I setup a script to automatically do three systemstate dumps a minute apart when the mman process went to 100%. Oracle Support was able to tell me that during this time period, a bunch of my SQL had been invalidated as was waiting on a latch to be loaded back into the shared_pool. They also indicated that this massive amount of reparsing could happen because somebody did a DDL on a popular object or somebody flushed the shared pool.

I was pretty sure nobody flushed the shared pool, but that got me to thinking what would happen if Oracle shrank my shared pool due to the automatic memory management? I checked v$sga_resize_ops and found that around the times of my warning message, the shared_pool was being re-sized down in size. I brought this up to the support analyst and he suggested I set the shared_pool to the maximum size Oracle had re-sized it to.

That was three days ago, and we haven't had a warning since.

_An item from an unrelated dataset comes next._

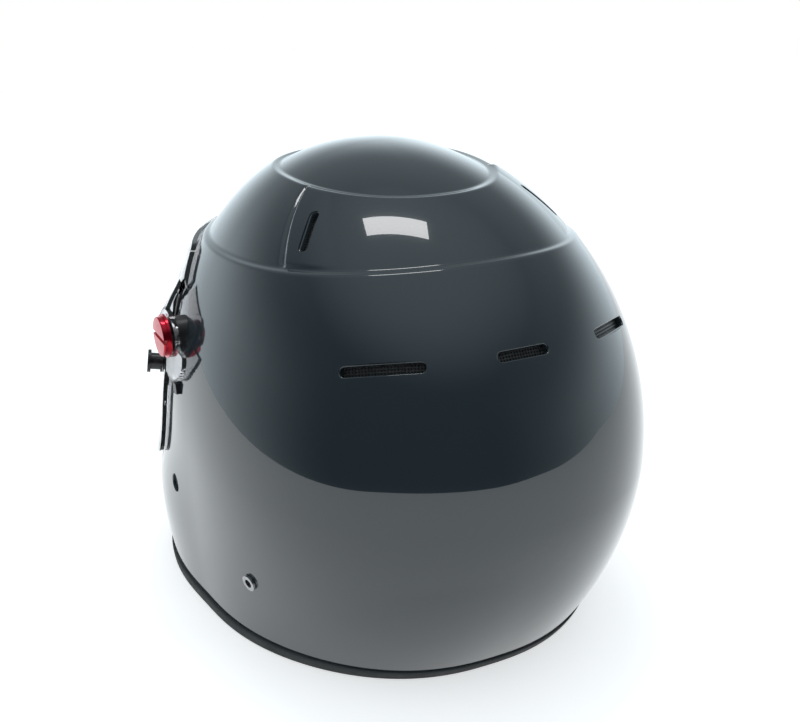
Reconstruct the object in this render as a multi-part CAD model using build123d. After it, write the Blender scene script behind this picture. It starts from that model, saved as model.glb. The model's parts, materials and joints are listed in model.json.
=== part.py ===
from build123d import *
import math
import os

# Frame: +X is the wearer's left, -Y is the front, +Z is up, the trim stands on z = 0.
# Everything is drawn about the upright crown axis and moved at the end, so that the
# middle of the overall box lies on x = y = 0.
# Angles called turn run about the crown axis: 0 is the back, 90 the wearer's left.

# Outline of the shell
half_width = 128.0
rear_reach = 169.0
brow_reach = 141.0
height = 270.0
widest_height = 110.0
crown_shift = 16.0
plan_power = 2.19
rise_power = 2.14
side_power = 2.10
tuck_power = 1.74
side_tuck = 11.0
rear_tuck = 48.0
chin_flare = 11.0
chin_reach = 24.5
chin_height = 51.0
chin_spread = 49.0
chin_turn_share = 0.78
chin_turn_power = 1.5
chin_front_level = 43.0

# Wall and the stepped crown
shell_wall = 3.5
crown_step = 2.5
band_low = 215.3
band_low_ahead = 60.0
band_radius = 867.0
dome_low = 252.7
dome_slope_share = 0.0143
overrun = 40.0

# Rubber bead on the bottom edge
trim_height = 5.5
trim_floor = 2.0
trim_lip = 1.3

# Eye opening, seen from the side
eye_back = 50.0
eye_top = 197.0
eye_bottom = 122.0
eye_corner = 24.0
eye_flare = 3.0
seal_lip = 0.8
seal_cover = 4.5
seal_web = 1.8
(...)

The theory is that while the shared_pool was being re-sized in the SGA, Oracle grabbed a latch. The memory resize operation took a while and while Oracle held that latch, nobody could login. Interesting theory, we'll see if it holds.

3 comments:

Bjoern S. said...

Hi Jeff,

a very interesting post.

We happen to have these ORA-3136 errors in the alert_log too, and we also use the ASMM option of Oracle 10g.

However, I didn't investigate these messages deeper until now. Thanks for the pointer, I'll see if I can verify your findings on our machines.

Regards,
Bjoern

Log Buffer said...

"Jeff Hunter for his part, encountered and bested SGA Latch Contention."

Log Buffer #159

Ines said...

Fantastic!